It was generally supposed in the meeting that the friend here alluded to was either Mr Joseph Hume or the ingenious gentleman who furnished Lord Stanley with the statistics of the wheat-growing districts of Tamboff. It was afterwards discovered to be a Mr Cocker Munchausen.

Twenty-four millions of money! and all to be laid out on wood! The thought was so immense that it nearly choked the worthy orator, and he could not proceed for some time. When at last, by a great effort, he recovered the thread of his discourse, he became pathetic about the fate of one of the penny-post boys, (a relation—"we guess"—of the deceased H. Walker, Esq. of the Twopenny Post,)—who had broken his leg on the wooden pavement. The authorities had ordered the lads to avoid the wood in future. For all these reasons, Sir Peter concluded his speech with a motion, "That the wood pavement in the Poultry is dangerous and inconvenient to the public, and ought to be taken up and replaced with granite pavement."
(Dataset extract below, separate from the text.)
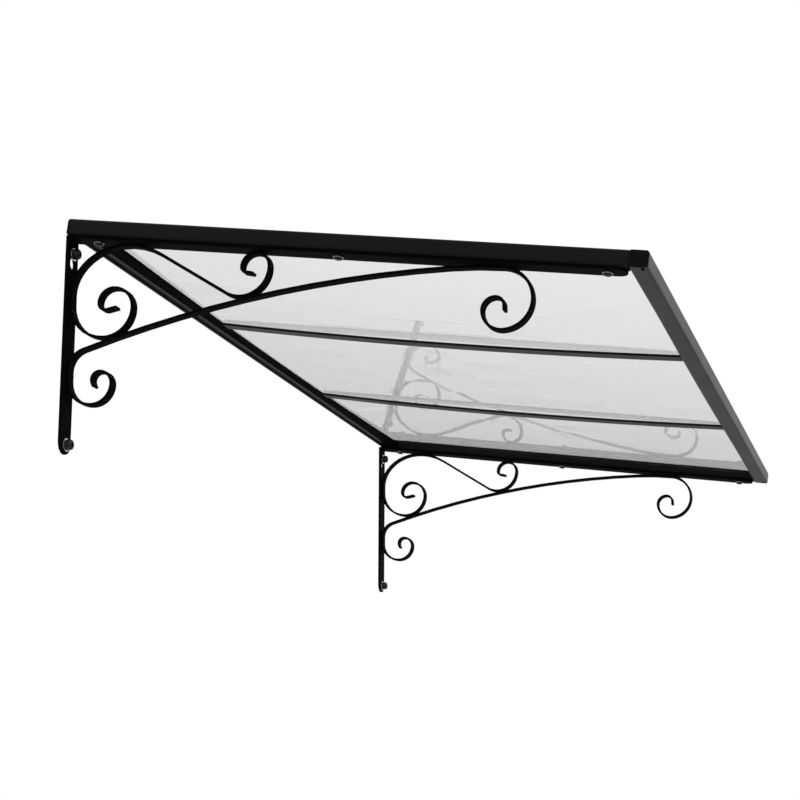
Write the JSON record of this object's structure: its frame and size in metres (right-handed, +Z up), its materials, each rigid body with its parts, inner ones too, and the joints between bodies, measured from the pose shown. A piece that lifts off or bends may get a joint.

"As in a theatre the eyes of men,
After some well-graced actor leaves the stage,
Are idly bent on him who enters next
Thinking his prattle to be tedious,
Even so, or with more scorn, men's eyes
Were turned on——Mr Deputy Godson!"

The benevolent reader may have observed that the second fiddle is generally a little louder and more sharp set than the first. On this occasion that instrument was played upon by the worthy deputy, to the amazement of all the connoisseurs in that species of music in which he and his leader are known to excel. From his speech it was gathered that he represented a district which has been immortalized by the genius of the author of Tom Thumb; and in the present unfortunate aspect of human affairs, when a comet is brandishing its tail in the heavens, and O'Connell seems to have been deprived of his upon earth—when poverty, distress, rebellion, and wooden pavements, are threatening the very existence of Great Britain, it is consolotary to reflect that under the guardianship of Deputy Godson Little Britain is safe; for he is resolved to form a cordon of granite round it, and keep it free from the contamination of Norway pines or Scottish fir. "I have been urged by my constituents," he says, "to ask for wood pavement in Little Britain; but I am adverse to it, as I think wood paving is calculated to produce the greatest injury to the public.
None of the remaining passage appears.